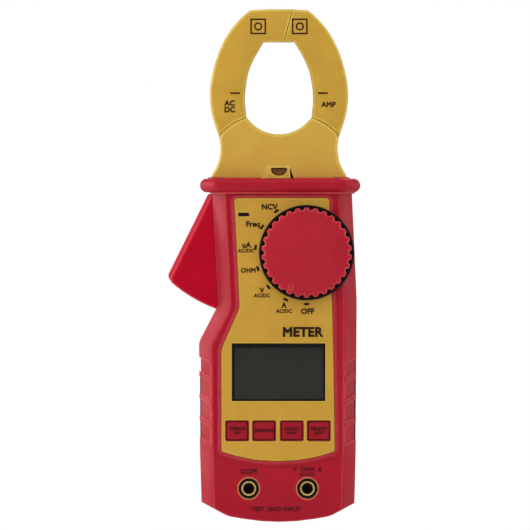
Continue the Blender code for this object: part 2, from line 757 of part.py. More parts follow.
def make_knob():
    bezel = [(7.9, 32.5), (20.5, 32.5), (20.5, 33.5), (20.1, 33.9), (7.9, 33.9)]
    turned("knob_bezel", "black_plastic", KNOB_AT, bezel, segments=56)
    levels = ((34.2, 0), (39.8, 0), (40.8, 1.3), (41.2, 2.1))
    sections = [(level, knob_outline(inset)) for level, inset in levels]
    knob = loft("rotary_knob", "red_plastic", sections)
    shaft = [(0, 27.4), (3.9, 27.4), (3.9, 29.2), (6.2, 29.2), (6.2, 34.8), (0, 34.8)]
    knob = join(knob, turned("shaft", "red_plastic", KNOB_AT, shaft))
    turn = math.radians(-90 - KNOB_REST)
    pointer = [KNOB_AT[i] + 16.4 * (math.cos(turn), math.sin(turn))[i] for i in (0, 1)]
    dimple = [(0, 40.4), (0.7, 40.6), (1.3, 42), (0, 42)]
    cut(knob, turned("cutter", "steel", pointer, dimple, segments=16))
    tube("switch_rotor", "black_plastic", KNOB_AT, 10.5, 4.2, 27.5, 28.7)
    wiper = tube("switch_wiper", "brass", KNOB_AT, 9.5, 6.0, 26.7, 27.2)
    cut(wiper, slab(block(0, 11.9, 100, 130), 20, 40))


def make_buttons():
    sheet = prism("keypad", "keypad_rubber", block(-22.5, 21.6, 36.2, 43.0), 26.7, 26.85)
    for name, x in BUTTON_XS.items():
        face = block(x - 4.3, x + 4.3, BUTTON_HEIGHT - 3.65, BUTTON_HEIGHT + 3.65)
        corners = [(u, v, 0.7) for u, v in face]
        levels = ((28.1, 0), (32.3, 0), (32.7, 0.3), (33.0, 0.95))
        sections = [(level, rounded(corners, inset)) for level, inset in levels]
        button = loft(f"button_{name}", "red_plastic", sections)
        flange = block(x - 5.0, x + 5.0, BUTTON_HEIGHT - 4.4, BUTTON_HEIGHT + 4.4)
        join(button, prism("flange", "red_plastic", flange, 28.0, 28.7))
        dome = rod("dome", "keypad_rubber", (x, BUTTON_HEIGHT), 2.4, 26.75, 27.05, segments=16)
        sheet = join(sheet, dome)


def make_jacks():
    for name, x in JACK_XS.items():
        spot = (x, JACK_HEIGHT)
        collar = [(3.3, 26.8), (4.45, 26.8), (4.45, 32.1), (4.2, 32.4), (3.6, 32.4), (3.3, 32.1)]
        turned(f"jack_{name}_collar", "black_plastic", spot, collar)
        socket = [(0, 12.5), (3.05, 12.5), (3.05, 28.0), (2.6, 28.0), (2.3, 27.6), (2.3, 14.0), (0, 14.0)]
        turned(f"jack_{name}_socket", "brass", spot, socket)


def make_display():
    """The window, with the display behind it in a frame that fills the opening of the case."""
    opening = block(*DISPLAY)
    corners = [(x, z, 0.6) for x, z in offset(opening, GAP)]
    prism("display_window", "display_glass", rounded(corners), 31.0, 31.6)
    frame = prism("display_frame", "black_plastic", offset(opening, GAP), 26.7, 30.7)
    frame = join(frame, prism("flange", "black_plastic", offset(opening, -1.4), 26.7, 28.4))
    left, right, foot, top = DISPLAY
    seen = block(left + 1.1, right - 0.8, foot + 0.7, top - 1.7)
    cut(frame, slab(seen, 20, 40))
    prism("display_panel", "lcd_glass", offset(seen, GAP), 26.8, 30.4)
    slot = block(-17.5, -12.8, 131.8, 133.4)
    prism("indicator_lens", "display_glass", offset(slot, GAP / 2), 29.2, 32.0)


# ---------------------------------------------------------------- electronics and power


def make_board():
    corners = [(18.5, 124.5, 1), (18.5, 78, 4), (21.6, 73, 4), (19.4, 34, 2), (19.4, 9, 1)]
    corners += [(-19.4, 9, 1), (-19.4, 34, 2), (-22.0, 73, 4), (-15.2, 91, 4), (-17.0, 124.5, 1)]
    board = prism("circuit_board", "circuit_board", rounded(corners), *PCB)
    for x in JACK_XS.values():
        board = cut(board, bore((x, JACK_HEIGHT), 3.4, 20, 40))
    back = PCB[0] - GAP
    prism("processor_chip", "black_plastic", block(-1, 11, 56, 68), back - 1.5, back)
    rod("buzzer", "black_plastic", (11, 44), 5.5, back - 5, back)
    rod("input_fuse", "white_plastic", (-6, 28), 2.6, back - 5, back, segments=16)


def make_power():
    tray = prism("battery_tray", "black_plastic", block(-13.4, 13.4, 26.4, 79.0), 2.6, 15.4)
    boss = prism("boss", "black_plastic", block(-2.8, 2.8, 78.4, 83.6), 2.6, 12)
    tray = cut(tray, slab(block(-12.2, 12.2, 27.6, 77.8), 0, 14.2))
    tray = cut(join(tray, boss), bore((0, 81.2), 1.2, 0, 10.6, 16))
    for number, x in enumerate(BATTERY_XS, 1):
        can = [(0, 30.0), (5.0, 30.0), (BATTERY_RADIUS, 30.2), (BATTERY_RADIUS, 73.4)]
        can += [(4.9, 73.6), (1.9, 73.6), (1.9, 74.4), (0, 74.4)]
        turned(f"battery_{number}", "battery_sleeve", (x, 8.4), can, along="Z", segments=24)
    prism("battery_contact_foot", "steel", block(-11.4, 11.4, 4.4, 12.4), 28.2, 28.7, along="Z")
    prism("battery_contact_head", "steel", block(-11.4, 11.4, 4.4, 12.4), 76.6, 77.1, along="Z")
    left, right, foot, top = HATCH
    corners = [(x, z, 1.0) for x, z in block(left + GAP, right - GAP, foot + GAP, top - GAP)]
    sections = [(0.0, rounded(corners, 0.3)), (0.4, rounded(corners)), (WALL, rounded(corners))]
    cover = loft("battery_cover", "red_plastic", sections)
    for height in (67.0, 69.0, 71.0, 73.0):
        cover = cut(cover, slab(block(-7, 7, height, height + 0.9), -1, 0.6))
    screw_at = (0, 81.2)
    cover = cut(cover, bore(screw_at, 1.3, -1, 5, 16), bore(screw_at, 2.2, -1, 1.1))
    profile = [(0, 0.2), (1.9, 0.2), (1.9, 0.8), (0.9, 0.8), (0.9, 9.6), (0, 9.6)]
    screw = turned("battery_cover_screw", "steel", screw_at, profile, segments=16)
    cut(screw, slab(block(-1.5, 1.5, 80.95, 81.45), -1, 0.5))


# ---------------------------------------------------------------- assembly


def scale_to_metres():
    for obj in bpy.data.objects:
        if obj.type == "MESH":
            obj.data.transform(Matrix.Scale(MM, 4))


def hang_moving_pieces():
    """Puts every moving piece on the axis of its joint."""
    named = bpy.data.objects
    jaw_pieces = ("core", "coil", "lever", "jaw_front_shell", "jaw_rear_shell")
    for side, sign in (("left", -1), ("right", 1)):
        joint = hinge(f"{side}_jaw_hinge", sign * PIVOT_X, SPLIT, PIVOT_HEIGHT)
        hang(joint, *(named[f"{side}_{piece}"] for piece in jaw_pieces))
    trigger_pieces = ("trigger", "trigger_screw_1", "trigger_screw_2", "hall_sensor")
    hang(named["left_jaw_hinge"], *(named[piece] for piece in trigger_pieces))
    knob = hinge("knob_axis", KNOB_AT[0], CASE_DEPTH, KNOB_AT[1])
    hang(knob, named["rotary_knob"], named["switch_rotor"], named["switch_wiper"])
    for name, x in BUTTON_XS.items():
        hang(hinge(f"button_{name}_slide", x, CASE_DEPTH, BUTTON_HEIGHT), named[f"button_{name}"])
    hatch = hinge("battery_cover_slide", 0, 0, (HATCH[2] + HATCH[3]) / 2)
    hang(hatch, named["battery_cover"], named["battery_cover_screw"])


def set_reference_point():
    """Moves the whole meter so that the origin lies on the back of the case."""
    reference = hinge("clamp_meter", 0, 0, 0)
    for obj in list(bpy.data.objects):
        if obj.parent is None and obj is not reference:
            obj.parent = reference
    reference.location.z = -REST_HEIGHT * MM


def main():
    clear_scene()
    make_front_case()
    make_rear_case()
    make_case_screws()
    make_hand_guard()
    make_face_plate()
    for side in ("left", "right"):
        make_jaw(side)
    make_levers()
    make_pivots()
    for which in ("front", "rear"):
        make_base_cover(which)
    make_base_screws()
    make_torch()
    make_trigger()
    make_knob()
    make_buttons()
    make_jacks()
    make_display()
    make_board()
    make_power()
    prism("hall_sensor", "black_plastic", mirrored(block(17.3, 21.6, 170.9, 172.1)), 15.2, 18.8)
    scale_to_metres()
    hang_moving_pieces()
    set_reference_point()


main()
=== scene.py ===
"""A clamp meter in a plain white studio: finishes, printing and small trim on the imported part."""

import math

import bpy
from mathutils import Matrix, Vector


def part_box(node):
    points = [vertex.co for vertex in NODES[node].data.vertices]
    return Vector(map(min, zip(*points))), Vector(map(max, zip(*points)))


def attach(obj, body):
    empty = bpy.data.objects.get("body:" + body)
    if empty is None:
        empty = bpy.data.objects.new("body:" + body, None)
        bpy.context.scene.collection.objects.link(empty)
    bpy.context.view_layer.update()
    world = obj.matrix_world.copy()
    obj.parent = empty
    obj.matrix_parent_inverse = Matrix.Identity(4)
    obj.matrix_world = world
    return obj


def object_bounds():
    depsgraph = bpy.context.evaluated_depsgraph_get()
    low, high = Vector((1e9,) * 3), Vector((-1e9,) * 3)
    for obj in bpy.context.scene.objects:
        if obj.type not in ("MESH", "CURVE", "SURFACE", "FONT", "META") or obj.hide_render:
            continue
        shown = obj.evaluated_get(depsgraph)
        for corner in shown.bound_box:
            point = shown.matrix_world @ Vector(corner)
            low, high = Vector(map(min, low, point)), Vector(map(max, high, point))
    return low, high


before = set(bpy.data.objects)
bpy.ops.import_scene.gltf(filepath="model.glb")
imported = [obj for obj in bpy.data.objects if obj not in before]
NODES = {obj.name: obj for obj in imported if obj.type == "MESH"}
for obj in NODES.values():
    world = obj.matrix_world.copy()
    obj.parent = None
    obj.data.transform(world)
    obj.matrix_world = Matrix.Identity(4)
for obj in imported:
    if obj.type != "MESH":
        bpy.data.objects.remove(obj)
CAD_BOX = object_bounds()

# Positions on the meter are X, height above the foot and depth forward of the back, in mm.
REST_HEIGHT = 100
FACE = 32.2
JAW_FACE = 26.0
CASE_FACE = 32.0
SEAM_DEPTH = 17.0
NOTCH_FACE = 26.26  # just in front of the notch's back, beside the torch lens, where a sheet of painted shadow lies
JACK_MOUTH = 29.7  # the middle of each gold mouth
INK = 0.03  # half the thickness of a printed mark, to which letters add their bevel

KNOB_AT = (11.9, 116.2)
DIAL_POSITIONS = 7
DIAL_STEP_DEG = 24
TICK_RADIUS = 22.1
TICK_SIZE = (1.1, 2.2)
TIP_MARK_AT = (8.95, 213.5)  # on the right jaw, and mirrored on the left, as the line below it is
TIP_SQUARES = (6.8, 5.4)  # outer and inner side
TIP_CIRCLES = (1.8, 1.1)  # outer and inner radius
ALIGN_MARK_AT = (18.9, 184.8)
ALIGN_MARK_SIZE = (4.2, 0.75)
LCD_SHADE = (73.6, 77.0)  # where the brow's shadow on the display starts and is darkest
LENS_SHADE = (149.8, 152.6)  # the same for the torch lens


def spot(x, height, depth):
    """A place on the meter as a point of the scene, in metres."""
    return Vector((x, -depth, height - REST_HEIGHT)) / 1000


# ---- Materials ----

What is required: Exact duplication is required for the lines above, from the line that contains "make_face_plate()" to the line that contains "point = shown.matrix_world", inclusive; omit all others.

Solved problem:
    make_face_plate()
    for side in ("left", "right"):
        make_jaw(side)
    make_levers()
    make_pivots()
    for which in ("front", "rear"):
        make_base_cover(which)
    make_base_screws()
    make_torch()
    make_trigger()
    make_knob()
    make_buttons()
    make_jacks()
    make_display()
    make_board()
    make_power()
    prism("hall_sensor", "black_plastic", mirrored(block(17.3, 21.6, 170.9, 172.1)), 15.2, 18.8)
    scale_to_metres()
    hang_moving_pieces()
    set_reference_point()


main()
=== scene.py ===
"""A clamp meter in a plain white studio: finishes, printing and small trim on the imported part."""

import math

import bpy
from mathutils import Matrix, Vector


def part_box(node):
    points = [vertex.co for vertex in NODES[node].data.vertices]
    return Vector(map(min, zip(*points))), Vector(map(max, zip(*points)))


def attach(obj, body):
    empty = bpy.data.objects.get("body:" + body)
    if empty is None:
        empty = bpy.data.objects.new("body:" + body, None)
        bpy.context.scene.collection.objects.link(empty)
    bpy.context.view_layer.update()
    world = obj.matrix_world.copy()
    obj.parent = empty
    obj.matrix_parent_inverse = Matrix.Identity(4)
    obj.matrix_world = world
    return obj


def object_bounds():
    depsgraph = bpy.context.evaluated_depsgraph_get()
    low, high = Vector((1e9,) * 3), Vector((-1e9,) * 3)
    for obj in bpy.context.scene.objects:
        if obj.type not in ("MESH", "CURVE", "SURFACE", "FONT", "META") or obj.hide_render:
            continue
        shown = obj.evaluated_get(depsgraph)
        for corner in shown.bound_box:
            point = shown.matrix_world @ Vector(corner)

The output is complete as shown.